Jews and Gentiles, if you believe the good news that you are a sinner saved by Jesus you are not enemies, you are not strangers, verse 19, you are fellow citizens with the saints and members of God’s household. You are heirs together with Christ of eternal life. You are equal citizens of God’s eternal kingdom. So, why would you let something like your ancestry, or rules about food, or any other earthly thing, divide you?

Or, Pauls says, look at it this way. You are like a building. Verse 20 you have been built on the foundation of the apostles and prophets, with Christ Jesus himself as the Cornerstone. There aren’t two buildings, there aren’t two temples of God, there is just one, one Holy Christian Church, one communion of saints. Everyone who has heard and believes the message of Scripture, the message recorded and preserved for us through the Apostles and Prophets, the message that God promised and then did send his son to be the Savior of the world, is part of that one holy building. Not because they are holy by what they do, but because they have been declared holy in Jesus. The object and foundation of their faith is the good news about what Jesus has done for them.

Jesus promised that wherever two or three gather in his name there he is with them. Paul puts it this way, verses 21-22 In him the whole building is joined together and grows into a holy temple in the Lord. In him you too are being built together into a dwelling place for God by the Spirit.  As people who may be outwardly as different as Jews and Gentiles gather together to hear God’s word and receive the sacrament, the Holy Spirit is at work. Peter says that each believer is like a living stone. The Holy Spirit takes you with your uniqueness as a person, bestows gifts on you, and then fits you into just the right spot in God’s building.

In the Old Testament the temple was where God revealed his presence with his people. Now, through faith in Christ, he makes our bodies his temple and works to reveal himself through us as we share his word and use the gifts that he gives us to serve God and our neighbor.

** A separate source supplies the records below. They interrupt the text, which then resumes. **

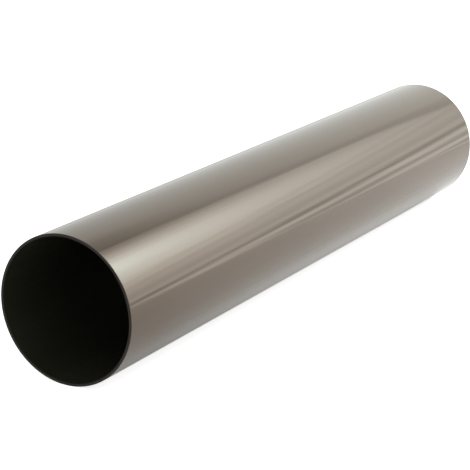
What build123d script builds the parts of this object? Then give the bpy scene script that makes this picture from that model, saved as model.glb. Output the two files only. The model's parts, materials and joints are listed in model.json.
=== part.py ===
from build123d import *
import os

os.makedirs("parts", exist_ok=True)

# A straight length of round rainwater downpipe, plain at both ends.
# It is one extruded tube, stored lying along X with its underside on the floor.
# All lengths are in millimetres.

outer_diameter = 75.0
wall = 1.4
length = 400.0

# The saw's sharp edge is broken a little all round each cut end.
outer_edge_break = 0.3
inner_edge_break = 0.2

outer_radius = outer_diameter / 2
bore_radius = outer_radius - wall

# The tube's axis is level, one outer radius above the floor.
axis_height = outer_radius
end_plane = Plane(origin=(-length / 2, 0, axis_height), z_dir=(1, 0, 0))

with BuildPart() as downpipe:
    with BuildSketch(end_plane):
        Circle(outer_radius)
        Circle(bore_radius, mode=Mode.SUBTRACT)
    extrude(amount=length)
    end_rims = downpipe.edges().filter_by(GeomType.CIRCLE).sort_by(SortBy.RADIUS)
    bore_rims = end_rims[:2]
    outer_rims = end_rims[2:]
    chamfer(bore_rims, length=inner_edge_break)
    chamfer(outer_rims, length=outer_edge_break)

downpipe.part.label = "downpipe"
export_step(downpipe.part, "parts/downpipe.step")
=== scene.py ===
import json
import math

import bmesh
import bpy
from mathutils import Euler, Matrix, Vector


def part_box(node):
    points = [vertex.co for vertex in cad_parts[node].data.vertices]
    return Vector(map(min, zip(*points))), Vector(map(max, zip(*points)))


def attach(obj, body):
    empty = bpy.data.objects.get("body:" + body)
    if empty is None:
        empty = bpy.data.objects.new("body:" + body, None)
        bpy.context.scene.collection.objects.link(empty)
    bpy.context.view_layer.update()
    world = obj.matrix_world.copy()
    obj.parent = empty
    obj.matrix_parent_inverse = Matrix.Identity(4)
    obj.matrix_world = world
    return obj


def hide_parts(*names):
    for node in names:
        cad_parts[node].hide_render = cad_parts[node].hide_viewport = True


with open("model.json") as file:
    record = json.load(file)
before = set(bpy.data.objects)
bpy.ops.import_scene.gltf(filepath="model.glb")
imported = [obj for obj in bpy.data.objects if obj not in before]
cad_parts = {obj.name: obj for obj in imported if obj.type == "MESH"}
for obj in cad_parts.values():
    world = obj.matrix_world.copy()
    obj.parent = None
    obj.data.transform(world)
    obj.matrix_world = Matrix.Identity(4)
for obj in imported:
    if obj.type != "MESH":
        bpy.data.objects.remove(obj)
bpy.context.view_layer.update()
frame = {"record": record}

scene = bpy.context.scene
scene.view_settings.view_transform = "Standard"

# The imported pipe's own sizes, in metres
low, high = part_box("downpipe")
outer_radius = (high.z - low.z) / 2
axis_height = (high.z + low.z) / 2
half_length = (high.x - low.x) / 2
middle_x = (high.x + low.x) / 2
bore_mount = next(mount for mount in frame["record"]["mounts"] if mount["name"] == "bore")
bore_radius = bore_mount["dims"]["r_mm"] / 1000

# The worn edges of the cut ends, and how finely the pipe's surface is divided.
# The outer third of an outer edge's rounding still has the skin on it.
outer_edge_round = 0.00022
bore_edge_round = 0.00015
edge_steps = 5
edge_margin = 0.0003
wall_steps = 12
turn_steps = 384
skin_depth = outer_edge_round / 3

# The glossy brown skin, and the dull scuffs on it beside the cut ends
skin_dark = (0.102, 0.079, 0.0565, 1)
skin_pale = (0.110, 0.0855, 0.0615, 1)
skin_tint = (1.0, 0.72, 0.56, 1)
skin_ior = 1.5
skin_roughness = (0.055, 0.085)
skin_roughness_full = 0.6
skin_line_depth = 0.000014
worn_colour = (0.05, 0.042, 0.038, 1)
worn_roughness = 0.3
wear_reach = (0.0003, 0.0014)
wear_patches = (0.5, 1.0)

# The black plastic of the bore, and of the sawn ends where it is paler and rougher
bore_dark = (0.019, 0.021, 0.012, 1)
bore_pale = (0.024, 0.026, 0.016, 1)
bore_roughness = (0.4, 0.55)
bore_line_depth = 0.000003
cut_dark = (0.023, 0.019, 0.016, 1)
cut_pale = (0.040, 0.033, 0.028, 1)
cut_roughness = (0.55, 0.75)
cut_depth = (0.00015, 0.0003)
saw_mark_depth = 0.00002
core_specular = 0.25

# Grain sizes: how many times per metre each noise repeats along, across and up
line_grain = (2.0, 520.0, 520.0)
blotch_grain = (14.0, 45.0, 45.0)
wear_grain = (60.0, 160.0, 160.0)
saw_grain = (1.0, 2400.0, 90.0)

# The camera, in metres and degrees. Its yaw is the way it looks, turned from +X towards +Y.
camera_place = (-0.8153, -0.4497, 0.2996)
camera_yaw = 30.145
camera_pitch = -16.533
camera_lens = 130.84
camera_sensor = 36.0

# The world lights the pipe evenly, at world_level. In the pipe's gloss it is a white studio:
# the walls' levels go by how far a direction points along +X, and the dark ceiling
# and the skirting by how far it points up.
white = (1, 1, 1, 1)
studio_white = (0.952, 1.0, 0.971, 1)
world_level = 0.74
wall_stops = [(0.6, 0.95), (0.73, 1.25), (0.9, 1.66), (0.97, 0.95)]
ceiling_starts = (0.54, 0.67)
ceiling_loss = 0.8
skirting_height = 0.6
skirting_loss = 0.2

# The lit panel that the pipe mirrors stands upright to the pipe's right.
# Places on it are in pipe radii: along its foot, and above the pipe's axis.
floor_up = -1.0
panel_azimuth = math.radians(-69.0)
panel_distance = 11.6
panel_left = 3.0
panel_left_blur = (3.0, 5.5)
panel_top = 26.0

# The panel's right edge leans. Past it, a clear border dims what is seen through it a little.
panel_right_foot = (18.5, floor_up)
panel_right_top = (25.8, panel_top)
border_width = 8.0
edge_blur = (1.4, 0.0)
border_loss = 0.2
border_fade = (2.0, 8.0)

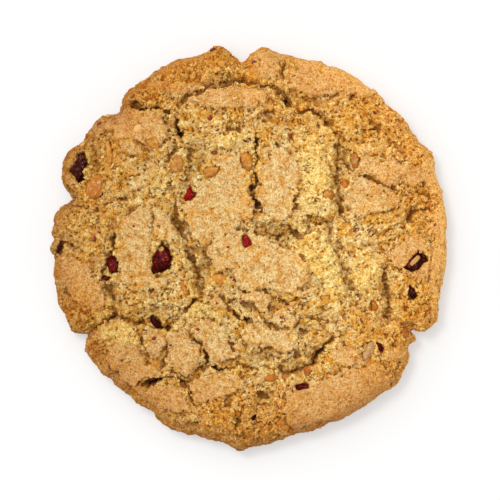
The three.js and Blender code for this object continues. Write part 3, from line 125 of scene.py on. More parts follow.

There is a lot of division in the world. In fact, as people forsake Christ, we can expect that there will be more and more division and hostility between different groups. Sinful nature always looks for differences, for reasons to put others down and exalt yourself. Paul wants the Christians in Ephesus, whether Jew or Gentile; he wants us today, no matter what our earthly status or background, to know that the only thing that unites people despite all their differences, is Christ. Only when you see that you deserve God’s punishment just as much as everyone else; and then see that Jesus died for all, you and everyone else, only then can you join with anyone and everyone else who trusts in Jesus in giving thanks and praise to God.  We are not able to join physically with those who live far away, or those who have gone to heaven ahead of us, nor are we able to join physically with those who adhere to a false teaching, but all who trust in Christ for salvation are united in Spirit and will be united physically in the resurrection. In the meantime, don’t let outward things like musical taste, or ethnic heritage, or personal preferences become a wall that divides. Focus on what unites, a common foundation of the apostles and prophets – God’s word, and Jesus, the Cornerstone, the object of our faith, the reason for our salvation.